§ **Task statement**: Write out each line from the data below that includes the word "Blender".

[Start Dataset content]

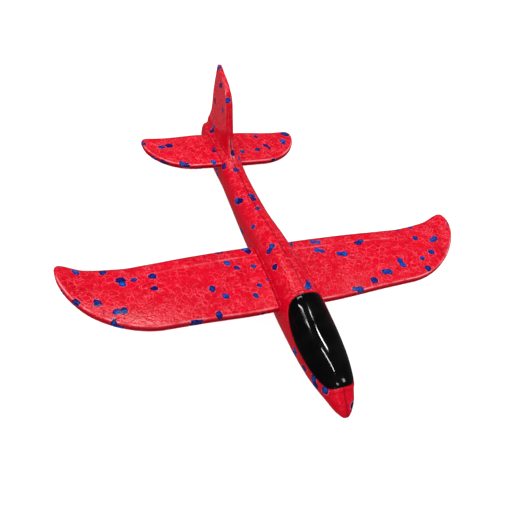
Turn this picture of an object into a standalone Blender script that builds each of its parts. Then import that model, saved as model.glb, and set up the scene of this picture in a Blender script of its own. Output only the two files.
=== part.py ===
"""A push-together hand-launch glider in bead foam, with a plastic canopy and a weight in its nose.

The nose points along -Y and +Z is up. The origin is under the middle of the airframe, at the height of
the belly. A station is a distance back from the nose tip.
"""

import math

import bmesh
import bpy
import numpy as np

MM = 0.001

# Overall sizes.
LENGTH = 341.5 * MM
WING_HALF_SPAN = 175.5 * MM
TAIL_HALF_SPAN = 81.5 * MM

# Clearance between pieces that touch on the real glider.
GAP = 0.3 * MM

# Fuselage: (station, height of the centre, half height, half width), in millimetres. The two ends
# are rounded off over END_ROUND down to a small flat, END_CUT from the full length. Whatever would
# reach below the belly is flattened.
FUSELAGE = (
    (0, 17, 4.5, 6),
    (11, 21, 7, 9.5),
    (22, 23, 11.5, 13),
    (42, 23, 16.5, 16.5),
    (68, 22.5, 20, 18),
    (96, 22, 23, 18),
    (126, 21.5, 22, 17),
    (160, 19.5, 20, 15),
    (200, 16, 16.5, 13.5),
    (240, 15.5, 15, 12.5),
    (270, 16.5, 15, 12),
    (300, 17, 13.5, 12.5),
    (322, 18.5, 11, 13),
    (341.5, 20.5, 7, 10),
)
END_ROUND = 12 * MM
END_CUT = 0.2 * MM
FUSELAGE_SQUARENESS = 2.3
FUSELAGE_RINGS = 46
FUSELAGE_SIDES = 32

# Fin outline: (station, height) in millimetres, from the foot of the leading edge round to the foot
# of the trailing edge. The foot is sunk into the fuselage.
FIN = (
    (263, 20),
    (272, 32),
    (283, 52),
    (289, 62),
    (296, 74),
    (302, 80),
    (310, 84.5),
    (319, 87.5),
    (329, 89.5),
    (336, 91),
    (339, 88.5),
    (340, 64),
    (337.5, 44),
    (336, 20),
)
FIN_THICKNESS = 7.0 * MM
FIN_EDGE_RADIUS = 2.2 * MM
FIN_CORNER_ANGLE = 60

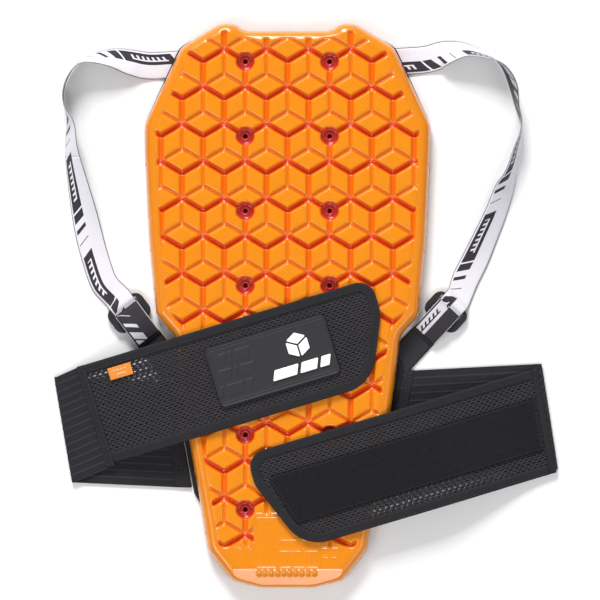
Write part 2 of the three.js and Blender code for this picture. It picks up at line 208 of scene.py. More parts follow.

[End Dataset content]

§ **Task solution**:
Turn this picture of an object into a standalone Blender script that builds each of its parts. Then import that model, saved as model.glb, and set up the scene of this picture in a Blender script of its own. Output only the two files.
Write part 2 of the three.js and Blender code for this picture. It picks up at line 208 of scene.py. More parts follow.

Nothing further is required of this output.